## SET EXERCISE
Take the data below and copy exactly the lines starting at the one with "PEG_REACH + 1)" and finishing at the one with "if empty is", both included.

____________

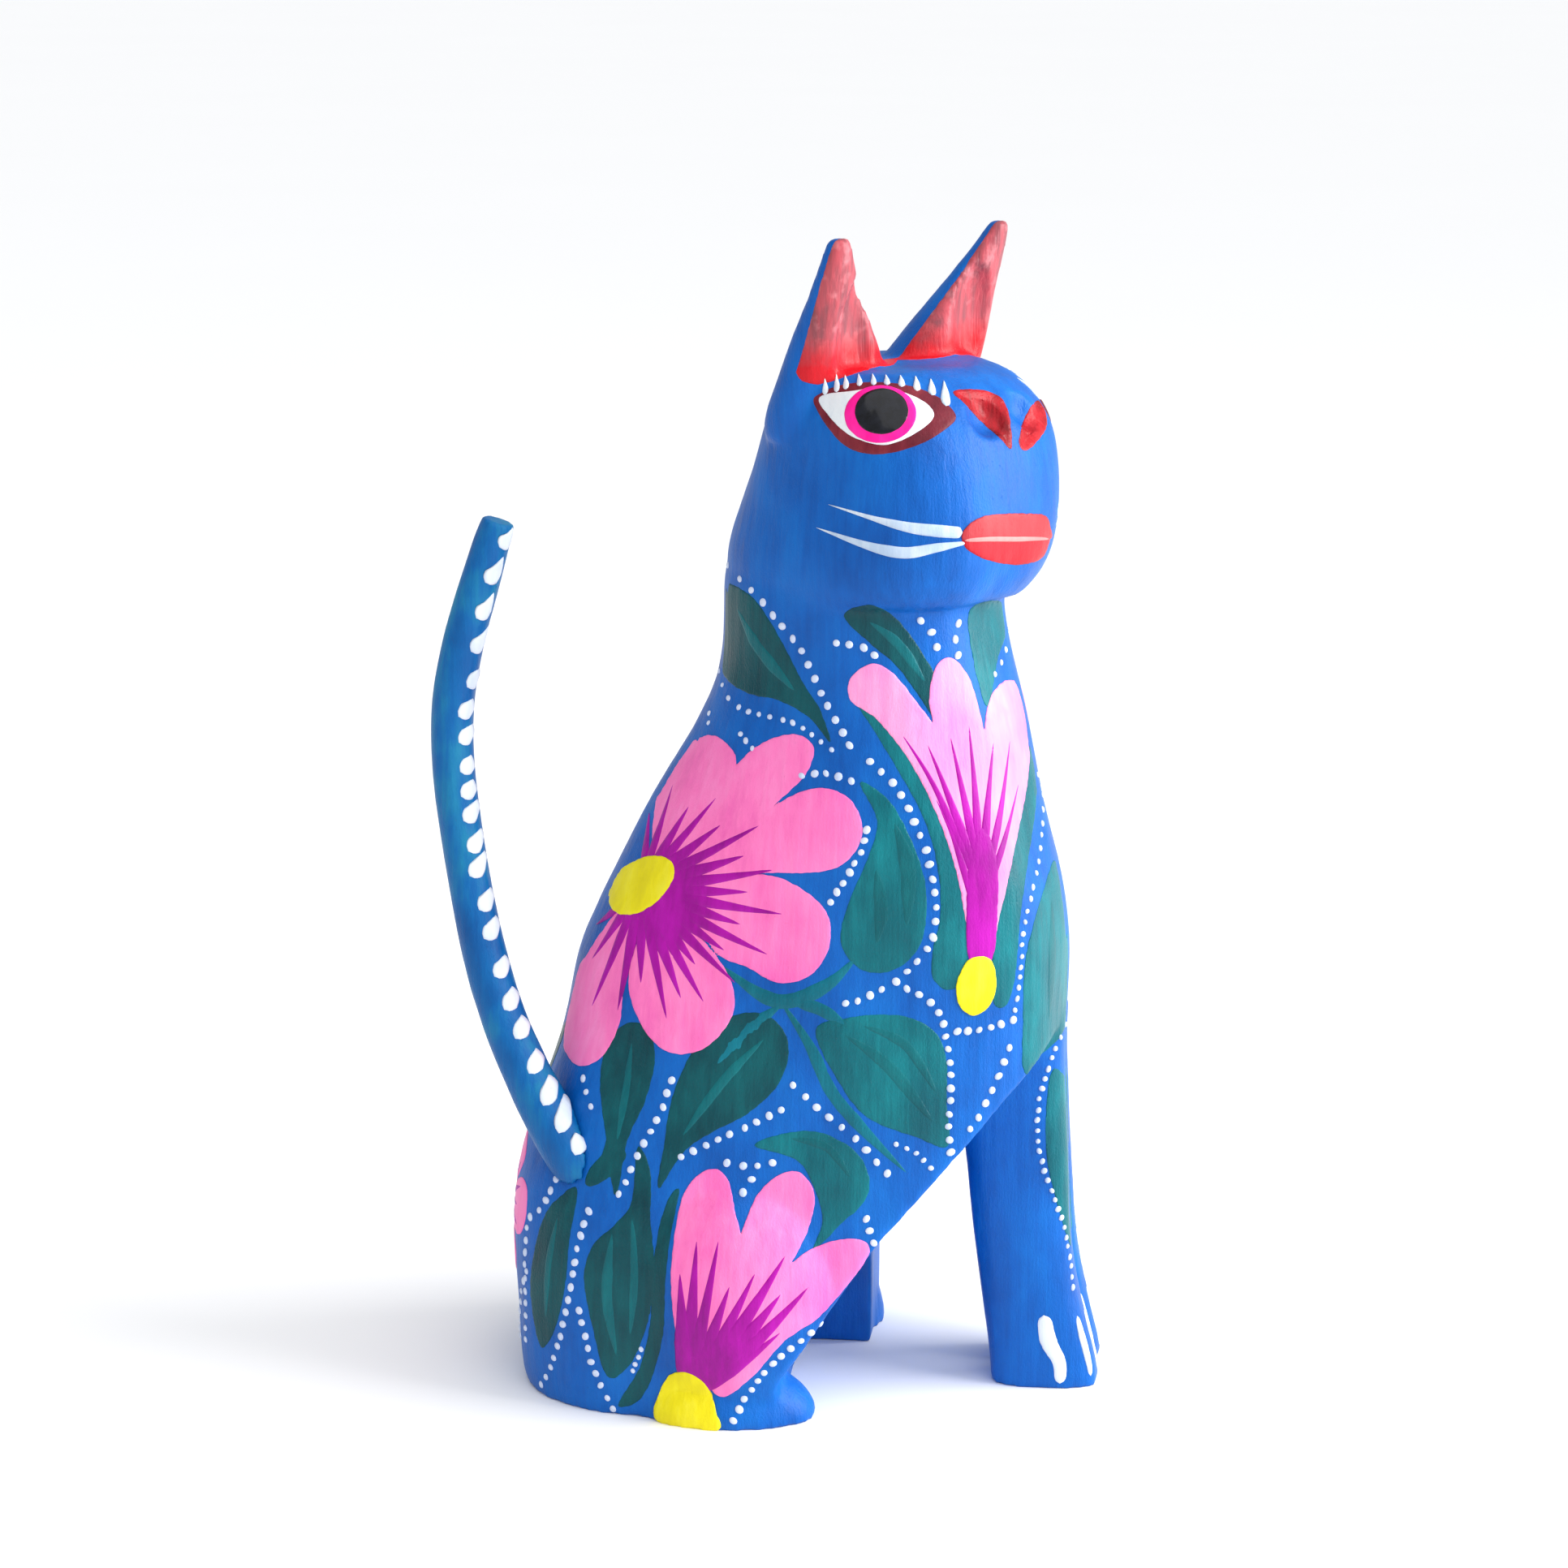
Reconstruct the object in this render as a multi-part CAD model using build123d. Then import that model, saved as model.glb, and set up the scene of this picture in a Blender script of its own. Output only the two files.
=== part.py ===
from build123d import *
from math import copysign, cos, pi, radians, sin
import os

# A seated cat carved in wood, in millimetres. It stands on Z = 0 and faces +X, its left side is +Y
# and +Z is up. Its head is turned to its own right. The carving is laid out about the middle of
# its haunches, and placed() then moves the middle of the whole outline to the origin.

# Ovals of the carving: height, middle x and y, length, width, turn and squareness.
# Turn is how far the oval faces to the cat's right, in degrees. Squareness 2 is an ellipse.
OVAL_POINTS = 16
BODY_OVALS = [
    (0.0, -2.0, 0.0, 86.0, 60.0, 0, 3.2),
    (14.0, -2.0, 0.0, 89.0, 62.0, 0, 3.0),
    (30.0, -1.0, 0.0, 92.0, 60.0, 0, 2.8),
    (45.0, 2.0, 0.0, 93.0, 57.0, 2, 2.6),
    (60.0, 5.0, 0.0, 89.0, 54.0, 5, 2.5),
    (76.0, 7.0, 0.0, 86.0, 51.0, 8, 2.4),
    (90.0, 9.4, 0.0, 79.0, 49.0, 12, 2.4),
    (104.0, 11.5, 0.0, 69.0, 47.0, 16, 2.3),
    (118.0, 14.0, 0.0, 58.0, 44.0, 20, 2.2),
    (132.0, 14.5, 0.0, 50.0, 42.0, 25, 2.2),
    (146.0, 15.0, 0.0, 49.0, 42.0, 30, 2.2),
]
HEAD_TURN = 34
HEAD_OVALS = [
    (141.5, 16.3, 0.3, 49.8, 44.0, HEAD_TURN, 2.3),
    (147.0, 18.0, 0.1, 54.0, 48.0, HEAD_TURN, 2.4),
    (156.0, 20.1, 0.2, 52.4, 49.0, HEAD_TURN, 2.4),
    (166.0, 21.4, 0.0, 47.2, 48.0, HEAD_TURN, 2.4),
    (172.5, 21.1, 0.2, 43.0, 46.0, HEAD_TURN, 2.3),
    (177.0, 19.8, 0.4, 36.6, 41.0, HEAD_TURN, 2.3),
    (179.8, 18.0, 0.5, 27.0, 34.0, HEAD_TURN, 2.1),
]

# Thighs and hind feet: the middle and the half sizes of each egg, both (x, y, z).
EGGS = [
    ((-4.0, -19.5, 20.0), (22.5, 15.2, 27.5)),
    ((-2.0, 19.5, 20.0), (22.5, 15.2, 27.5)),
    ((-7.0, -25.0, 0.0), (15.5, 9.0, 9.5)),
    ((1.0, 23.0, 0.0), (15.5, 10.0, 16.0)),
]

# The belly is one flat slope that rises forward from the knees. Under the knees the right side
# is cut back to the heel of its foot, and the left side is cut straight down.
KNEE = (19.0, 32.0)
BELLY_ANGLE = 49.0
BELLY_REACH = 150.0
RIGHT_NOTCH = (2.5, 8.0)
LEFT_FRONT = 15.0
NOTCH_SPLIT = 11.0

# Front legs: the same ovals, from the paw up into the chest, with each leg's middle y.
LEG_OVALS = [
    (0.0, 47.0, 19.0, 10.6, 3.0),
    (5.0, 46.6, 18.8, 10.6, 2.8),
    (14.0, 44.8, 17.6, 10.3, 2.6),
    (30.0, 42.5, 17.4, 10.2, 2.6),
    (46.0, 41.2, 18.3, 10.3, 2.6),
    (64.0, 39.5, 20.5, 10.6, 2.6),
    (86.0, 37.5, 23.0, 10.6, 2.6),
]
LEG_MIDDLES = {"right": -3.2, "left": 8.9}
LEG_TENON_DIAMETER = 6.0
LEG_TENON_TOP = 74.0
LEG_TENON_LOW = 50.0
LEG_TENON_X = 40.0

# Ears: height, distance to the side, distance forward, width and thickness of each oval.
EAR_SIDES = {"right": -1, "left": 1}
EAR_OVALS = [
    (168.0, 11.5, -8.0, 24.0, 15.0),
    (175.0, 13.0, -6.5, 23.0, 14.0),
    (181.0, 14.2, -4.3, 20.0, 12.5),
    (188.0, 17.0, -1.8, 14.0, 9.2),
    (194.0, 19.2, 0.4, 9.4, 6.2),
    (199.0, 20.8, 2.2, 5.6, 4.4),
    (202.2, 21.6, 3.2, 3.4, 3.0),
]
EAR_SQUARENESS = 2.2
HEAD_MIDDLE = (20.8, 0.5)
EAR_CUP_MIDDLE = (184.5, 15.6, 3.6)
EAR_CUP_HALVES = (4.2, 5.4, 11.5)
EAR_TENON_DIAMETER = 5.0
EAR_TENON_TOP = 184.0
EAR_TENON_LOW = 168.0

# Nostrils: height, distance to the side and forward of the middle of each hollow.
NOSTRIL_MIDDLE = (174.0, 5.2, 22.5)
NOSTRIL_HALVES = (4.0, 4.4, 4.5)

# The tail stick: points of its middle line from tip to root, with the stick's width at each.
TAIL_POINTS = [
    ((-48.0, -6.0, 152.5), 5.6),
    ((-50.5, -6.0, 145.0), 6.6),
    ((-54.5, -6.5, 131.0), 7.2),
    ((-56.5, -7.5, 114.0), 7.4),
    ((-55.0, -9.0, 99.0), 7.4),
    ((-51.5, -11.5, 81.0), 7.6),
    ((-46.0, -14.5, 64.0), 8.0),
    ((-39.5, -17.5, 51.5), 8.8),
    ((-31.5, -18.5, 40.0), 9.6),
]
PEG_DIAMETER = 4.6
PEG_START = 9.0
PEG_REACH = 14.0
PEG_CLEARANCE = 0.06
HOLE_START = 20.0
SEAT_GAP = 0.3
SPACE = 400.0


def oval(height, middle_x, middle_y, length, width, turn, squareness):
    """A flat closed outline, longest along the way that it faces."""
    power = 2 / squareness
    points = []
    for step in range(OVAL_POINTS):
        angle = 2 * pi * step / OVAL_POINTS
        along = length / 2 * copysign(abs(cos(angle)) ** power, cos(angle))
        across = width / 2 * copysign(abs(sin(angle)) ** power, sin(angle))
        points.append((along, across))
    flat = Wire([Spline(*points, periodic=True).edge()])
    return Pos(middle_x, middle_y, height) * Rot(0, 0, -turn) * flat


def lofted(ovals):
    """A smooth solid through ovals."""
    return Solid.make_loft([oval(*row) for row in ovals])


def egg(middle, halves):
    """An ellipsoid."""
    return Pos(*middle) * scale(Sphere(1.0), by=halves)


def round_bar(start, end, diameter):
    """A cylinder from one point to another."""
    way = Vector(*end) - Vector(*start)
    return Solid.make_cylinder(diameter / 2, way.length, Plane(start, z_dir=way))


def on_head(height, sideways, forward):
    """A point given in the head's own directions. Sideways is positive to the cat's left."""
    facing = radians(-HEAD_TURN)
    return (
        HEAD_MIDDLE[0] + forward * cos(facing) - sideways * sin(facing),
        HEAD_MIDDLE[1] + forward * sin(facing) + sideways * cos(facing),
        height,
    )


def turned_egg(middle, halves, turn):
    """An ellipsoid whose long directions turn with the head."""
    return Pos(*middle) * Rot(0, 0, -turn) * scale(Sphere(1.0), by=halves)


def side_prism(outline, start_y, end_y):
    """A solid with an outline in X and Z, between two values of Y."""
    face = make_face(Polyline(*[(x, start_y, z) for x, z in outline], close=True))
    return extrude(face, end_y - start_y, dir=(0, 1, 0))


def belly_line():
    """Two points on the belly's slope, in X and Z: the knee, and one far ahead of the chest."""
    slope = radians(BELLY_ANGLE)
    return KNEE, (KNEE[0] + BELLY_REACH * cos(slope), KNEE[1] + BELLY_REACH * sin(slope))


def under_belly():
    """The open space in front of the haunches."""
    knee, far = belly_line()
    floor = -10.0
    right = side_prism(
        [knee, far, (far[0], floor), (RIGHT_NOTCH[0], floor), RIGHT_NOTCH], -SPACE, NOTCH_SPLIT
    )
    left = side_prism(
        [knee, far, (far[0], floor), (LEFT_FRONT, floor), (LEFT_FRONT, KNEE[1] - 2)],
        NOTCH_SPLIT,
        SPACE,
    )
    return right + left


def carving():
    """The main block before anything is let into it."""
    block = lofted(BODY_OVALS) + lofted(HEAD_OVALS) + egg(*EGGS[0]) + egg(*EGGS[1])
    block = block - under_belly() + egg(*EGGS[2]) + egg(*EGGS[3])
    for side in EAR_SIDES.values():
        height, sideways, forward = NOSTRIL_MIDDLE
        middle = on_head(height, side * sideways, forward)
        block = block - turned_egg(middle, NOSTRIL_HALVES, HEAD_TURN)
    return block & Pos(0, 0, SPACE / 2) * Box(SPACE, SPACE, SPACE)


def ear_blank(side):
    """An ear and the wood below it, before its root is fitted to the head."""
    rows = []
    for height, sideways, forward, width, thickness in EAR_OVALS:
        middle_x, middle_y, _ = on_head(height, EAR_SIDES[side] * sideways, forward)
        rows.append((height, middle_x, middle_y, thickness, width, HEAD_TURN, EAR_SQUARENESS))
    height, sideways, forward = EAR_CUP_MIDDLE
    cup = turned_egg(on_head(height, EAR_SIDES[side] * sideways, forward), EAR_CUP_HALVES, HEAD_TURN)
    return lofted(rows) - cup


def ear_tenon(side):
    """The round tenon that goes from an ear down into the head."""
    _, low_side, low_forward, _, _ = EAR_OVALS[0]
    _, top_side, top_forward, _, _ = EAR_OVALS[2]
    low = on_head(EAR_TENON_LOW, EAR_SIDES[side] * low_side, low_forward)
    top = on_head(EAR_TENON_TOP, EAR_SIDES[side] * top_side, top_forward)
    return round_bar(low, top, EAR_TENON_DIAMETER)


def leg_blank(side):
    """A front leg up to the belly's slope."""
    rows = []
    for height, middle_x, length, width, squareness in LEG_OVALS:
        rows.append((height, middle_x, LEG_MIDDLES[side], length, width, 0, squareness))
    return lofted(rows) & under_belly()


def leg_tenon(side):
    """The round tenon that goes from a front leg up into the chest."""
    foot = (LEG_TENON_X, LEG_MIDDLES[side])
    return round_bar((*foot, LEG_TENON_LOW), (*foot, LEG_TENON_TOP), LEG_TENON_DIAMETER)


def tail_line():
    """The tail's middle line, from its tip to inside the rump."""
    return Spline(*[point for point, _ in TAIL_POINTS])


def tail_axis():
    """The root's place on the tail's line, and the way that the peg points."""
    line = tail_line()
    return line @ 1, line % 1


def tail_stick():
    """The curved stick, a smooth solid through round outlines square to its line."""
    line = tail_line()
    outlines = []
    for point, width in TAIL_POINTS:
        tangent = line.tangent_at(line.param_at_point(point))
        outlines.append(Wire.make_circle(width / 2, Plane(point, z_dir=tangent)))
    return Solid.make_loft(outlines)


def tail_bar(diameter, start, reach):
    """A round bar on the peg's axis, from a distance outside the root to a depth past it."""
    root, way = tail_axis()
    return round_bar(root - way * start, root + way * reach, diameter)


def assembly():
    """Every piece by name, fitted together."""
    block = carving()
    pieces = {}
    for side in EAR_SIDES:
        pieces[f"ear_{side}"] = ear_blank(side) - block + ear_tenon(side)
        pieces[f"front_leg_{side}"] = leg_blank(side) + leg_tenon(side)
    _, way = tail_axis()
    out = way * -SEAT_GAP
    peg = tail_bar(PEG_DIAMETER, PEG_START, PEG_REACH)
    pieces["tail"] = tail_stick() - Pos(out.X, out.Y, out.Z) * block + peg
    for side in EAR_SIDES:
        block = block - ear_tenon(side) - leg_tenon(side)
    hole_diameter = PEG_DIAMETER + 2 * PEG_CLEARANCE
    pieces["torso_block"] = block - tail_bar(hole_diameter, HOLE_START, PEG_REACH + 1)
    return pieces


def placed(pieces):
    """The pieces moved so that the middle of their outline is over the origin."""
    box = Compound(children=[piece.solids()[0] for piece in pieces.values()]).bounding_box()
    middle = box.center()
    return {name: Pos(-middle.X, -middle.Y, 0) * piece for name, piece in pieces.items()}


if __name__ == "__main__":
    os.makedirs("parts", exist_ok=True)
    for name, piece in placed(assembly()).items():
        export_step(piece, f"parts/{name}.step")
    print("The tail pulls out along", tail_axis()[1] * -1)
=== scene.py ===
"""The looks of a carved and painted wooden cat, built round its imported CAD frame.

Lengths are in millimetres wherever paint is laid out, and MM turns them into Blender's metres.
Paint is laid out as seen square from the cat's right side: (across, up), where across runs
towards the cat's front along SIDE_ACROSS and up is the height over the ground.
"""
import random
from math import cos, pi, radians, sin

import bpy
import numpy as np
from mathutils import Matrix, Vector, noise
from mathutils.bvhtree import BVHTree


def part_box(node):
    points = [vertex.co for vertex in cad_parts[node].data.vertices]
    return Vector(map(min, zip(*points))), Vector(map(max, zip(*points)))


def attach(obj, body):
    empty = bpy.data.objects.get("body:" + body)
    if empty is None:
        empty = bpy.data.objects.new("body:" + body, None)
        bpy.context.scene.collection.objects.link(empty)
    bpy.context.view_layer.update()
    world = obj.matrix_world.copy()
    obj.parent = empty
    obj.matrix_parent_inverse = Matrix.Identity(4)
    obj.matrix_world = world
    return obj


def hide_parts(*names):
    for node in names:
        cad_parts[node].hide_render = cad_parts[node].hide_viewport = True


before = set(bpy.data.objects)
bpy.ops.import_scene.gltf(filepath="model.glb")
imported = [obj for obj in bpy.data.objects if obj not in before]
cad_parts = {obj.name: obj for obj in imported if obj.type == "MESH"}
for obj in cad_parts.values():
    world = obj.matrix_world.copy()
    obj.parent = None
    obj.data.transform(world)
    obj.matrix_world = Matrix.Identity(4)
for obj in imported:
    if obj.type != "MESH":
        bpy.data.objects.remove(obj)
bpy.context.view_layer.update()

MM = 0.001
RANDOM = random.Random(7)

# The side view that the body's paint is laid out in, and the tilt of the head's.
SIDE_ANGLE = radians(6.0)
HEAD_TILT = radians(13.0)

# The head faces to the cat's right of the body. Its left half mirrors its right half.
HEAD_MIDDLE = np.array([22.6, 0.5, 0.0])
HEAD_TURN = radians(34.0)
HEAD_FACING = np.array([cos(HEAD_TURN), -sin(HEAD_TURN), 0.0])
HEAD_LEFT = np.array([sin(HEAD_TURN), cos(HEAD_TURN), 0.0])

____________

## WRITTEN SOLUTION
    pieces["torso_block"] = block - tail_bar(hole_diameter, HOLE_START, PEG_REACH + 1)
    return pieces


def placed(pieces):
    """The pieces moved so that the middle of their outline is over the origin."""
    box = Compound(children=[piece.solids()[0] for piece in pieces.values()]).bounding_box()
    middle = box.center()
    return {name: Pos(-middle.X, -middle.Y, 0) * piece for name, piece in pieces.items()}


if __name__ == "__main__":
    os.makedirs("parts", exist_ok=True)
    for name, piece in placed(assembly()).items():
        export_step(piece, f"parts/{name}.step")
    print("The tail pulls out along", tail_axis()[1] * -1)
=== scene.py ===
"""The looks of a carved and painted wooden cat, built round its imported CAD frame.

Lengths are in millimetres wherever paint is laid out, and MM turns them into Blender's metres.
Paint is laid out as seen square from the cat's right side: (across, up), where across runs
towards the cat's front along SIDE_ACROSS and up is the height over the ground.
"""
import random
from math import cos, pi, radians, sin

import bpy
import numpy as np
from mathutils import Matrix, Vector, noise
from mathutils.bvhtree import BVHTree


def part_box(node):
    points = [vertex.co for vertex in cad_parts[node].data.vertices]
    return Vector(map(min, zip(*points))), Vector(map(max, zip(*points)))


def attach(obj, body):
    empty = bpy.data.objects.get("body:" + body)
    if empty is None:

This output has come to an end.